Distributing model parameter search

For all model parameter search methods and cross_val_score, you have the choice of running the jobs locally or remotely.

Local

By default, jobs are scheduled to run locally in an asynchronous fashion. This is called a LocalAsync environment.

Remote

You may also run jobs on an EC2 cluster or a Hadoop cluster. This is especially useful when you want to perform a larger scale parameter search.

For EC2, you first create an EC2 environment and pass it into the environment argument:

ec2config = graphlab.deploy.Ec2Config()
ec2 = graphlab.deploy.ec2_cluster.create(name='mps',
                                         s3_path='s3://bucket/path',
                                         ec2_config=ec2config,
                                         num_hosts=4)
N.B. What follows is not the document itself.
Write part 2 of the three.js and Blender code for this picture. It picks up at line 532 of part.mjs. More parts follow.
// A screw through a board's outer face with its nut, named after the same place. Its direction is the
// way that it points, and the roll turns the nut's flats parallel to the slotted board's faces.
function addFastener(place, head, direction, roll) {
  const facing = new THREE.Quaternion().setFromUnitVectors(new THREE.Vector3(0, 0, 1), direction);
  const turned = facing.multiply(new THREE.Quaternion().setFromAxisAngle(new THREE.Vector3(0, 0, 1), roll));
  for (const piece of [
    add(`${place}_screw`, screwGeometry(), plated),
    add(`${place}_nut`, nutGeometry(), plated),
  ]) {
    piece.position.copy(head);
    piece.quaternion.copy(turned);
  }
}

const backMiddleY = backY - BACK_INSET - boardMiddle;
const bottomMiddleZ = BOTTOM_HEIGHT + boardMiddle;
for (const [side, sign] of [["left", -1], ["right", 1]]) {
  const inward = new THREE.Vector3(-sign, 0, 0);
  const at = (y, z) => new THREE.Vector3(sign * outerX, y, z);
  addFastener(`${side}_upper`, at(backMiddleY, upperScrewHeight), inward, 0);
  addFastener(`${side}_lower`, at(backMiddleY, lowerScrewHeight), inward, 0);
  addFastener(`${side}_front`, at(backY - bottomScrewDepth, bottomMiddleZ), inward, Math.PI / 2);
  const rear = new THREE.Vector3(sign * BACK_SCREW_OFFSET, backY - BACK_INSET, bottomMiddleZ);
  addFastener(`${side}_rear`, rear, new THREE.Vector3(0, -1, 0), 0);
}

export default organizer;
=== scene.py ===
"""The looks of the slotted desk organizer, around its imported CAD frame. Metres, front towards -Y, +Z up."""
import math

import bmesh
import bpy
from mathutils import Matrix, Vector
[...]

j = graphlab.model_parameter_search.create((train, valid),
                                           my_model, my_params,
                                           environment=ec2)
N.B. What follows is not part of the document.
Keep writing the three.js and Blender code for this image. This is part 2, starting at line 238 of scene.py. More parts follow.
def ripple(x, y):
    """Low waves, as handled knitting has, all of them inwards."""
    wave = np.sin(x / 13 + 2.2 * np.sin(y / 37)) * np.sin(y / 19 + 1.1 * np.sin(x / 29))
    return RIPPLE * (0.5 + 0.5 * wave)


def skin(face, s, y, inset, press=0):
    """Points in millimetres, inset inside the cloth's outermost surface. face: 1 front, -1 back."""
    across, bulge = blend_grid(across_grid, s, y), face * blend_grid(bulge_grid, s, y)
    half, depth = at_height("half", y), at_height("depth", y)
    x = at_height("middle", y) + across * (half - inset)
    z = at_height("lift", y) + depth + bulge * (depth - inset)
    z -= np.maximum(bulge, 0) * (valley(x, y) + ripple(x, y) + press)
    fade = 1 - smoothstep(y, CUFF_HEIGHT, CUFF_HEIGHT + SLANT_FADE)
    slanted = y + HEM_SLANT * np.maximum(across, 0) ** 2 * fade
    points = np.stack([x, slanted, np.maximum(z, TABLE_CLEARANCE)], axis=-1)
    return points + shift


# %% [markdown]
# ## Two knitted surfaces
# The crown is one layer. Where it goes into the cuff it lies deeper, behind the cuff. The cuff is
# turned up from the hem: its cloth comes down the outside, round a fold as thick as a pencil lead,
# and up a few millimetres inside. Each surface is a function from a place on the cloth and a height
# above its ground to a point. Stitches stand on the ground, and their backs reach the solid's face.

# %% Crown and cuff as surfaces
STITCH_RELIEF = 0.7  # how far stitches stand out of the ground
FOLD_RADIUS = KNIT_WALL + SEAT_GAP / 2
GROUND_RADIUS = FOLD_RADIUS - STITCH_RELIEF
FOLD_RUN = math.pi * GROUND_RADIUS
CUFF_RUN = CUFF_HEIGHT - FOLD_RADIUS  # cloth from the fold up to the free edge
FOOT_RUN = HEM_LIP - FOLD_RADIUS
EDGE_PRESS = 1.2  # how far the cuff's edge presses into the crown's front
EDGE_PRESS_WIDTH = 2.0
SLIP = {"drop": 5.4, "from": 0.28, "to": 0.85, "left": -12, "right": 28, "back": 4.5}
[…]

For launching jobs on a Hadoop cluster, you instead create a Hadoop environment and pass this object into the environment argument:

hd = gl.deploy.hadoop_cluster.create(name='hadoop-cluster',
                                     dato_dist_path=<path to installation>)

j = graphlab.model_parameter_search.create((train, valid),
                                           my_model, my_params,
                                           environment=hd)

For more details on creating EC2- and Hadoop-based environment, checkout the API docs or the Deployment chapter of the userguide.

When getting started, it is useful to keep perform_trial_run=True to make sure you are creating your models properly.